In a world ravaged by murder and hate, and a Middle East reeling from zero-sum games, Maayan Jaffe-Hoffman singles out for disparagement the one spiritual leader and movement – Fethullah Gülen and Hizmet – that profess deeply-held humanitarian values.
To imply that Gülen and his followers are anti-Semites whose prejudice is cloaked in the Turkish language and therefore hidden from scrutiny, is to insult and endanger the very people who have risked their careers, freedom and even lives in order to build bridges of understanding and friendship with Jews.
As an American Jewish communal professional, my heart breaks when my friends in Hizmet – whom I have come to know well during a decade of engagement – come under such wanton and unwarranted assault. In Turkey, they are subjected to every manner of persecution precisely because they reject the xenophobic, triumphalist and anti-democratic worldview and aspirations of President Recep Tayyip Erdogan, the country’s would-be modern Sultan.
Erdogan is infatuated with the Muslim Brotherhood and has declared Gülen and his followers Public Enemy No. 1 because their brand of Muslim values, including universal love and tolerance, are completely at odds with his own.
In short, Gülen’s preaching of love threatens Erdogan’s regime of fear.

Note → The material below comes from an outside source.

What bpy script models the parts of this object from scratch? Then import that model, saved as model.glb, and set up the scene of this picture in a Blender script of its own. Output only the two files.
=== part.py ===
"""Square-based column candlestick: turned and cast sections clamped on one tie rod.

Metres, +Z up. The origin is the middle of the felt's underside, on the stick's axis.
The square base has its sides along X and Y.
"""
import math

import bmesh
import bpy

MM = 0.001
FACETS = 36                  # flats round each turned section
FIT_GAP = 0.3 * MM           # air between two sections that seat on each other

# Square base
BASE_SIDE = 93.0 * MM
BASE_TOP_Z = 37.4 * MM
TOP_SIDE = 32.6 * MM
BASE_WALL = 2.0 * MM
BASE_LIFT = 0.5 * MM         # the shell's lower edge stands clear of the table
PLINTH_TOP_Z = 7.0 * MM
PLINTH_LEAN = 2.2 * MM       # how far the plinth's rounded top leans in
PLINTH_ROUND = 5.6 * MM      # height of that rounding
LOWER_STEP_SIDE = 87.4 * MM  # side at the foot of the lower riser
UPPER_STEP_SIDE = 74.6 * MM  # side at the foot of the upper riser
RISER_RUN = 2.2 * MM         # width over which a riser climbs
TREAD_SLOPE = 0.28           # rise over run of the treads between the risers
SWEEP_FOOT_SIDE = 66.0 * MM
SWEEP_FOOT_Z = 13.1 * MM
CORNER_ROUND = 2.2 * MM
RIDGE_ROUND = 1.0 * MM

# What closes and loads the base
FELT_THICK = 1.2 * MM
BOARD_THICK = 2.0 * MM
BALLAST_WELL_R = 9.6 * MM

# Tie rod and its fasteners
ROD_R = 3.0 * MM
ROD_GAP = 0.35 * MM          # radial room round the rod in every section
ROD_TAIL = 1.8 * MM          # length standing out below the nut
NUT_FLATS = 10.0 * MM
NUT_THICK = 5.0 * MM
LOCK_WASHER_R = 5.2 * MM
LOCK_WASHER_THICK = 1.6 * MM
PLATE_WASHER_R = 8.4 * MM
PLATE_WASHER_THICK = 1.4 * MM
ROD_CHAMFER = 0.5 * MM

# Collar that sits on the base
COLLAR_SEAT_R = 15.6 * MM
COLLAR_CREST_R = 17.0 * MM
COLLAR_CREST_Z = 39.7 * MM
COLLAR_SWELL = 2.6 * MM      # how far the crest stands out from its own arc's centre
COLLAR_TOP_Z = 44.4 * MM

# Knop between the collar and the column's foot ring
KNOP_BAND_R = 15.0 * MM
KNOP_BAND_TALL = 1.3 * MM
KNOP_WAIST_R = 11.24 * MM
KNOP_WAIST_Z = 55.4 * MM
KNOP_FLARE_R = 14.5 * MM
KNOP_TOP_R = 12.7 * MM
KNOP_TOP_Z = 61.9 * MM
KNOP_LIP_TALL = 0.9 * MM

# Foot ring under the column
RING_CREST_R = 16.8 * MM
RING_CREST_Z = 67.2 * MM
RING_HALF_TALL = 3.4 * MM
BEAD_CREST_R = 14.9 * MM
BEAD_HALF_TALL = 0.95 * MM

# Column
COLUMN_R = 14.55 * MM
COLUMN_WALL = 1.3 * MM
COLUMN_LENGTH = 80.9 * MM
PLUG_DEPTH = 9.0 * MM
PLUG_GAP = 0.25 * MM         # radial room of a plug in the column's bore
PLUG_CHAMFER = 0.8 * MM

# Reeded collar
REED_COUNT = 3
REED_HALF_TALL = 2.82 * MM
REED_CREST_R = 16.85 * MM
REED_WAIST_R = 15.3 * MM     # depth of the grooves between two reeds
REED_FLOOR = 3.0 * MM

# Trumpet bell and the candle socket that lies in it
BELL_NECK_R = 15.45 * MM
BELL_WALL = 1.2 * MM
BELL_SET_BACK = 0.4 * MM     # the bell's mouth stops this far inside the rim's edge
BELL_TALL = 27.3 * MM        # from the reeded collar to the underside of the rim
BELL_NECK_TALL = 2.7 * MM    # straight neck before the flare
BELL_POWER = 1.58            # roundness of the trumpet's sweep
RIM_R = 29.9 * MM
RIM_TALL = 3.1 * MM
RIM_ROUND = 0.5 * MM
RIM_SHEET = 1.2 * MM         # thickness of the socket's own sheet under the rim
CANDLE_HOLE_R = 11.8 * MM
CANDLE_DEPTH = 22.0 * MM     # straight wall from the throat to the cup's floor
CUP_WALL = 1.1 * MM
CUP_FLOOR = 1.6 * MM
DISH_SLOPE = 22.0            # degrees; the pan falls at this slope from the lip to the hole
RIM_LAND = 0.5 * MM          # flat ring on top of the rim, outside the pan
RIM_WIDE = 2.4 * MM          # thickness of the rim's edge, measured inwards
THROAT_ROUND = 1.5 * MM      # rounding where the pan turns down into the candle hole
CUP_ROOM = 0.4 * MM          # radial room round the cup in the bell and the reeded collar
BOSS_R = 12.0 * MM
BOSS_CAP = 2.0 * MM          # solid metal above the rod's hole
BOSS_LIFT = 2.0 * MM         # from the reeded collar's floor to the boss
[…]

In Chicago, we have had our agreements and also our disagreements with Gülen’s followers. I know them as people of honest faith who embody, more than any group I know, the adage: “Be the change you want to see.”
By impugning Gülen, Jaffe-Hoffman puts that change farther out of reach than it already seems to be.
The writer is vice president for marketing and communications at the Jewish United Fund/Jewish Federation of Metropolitan Chicago.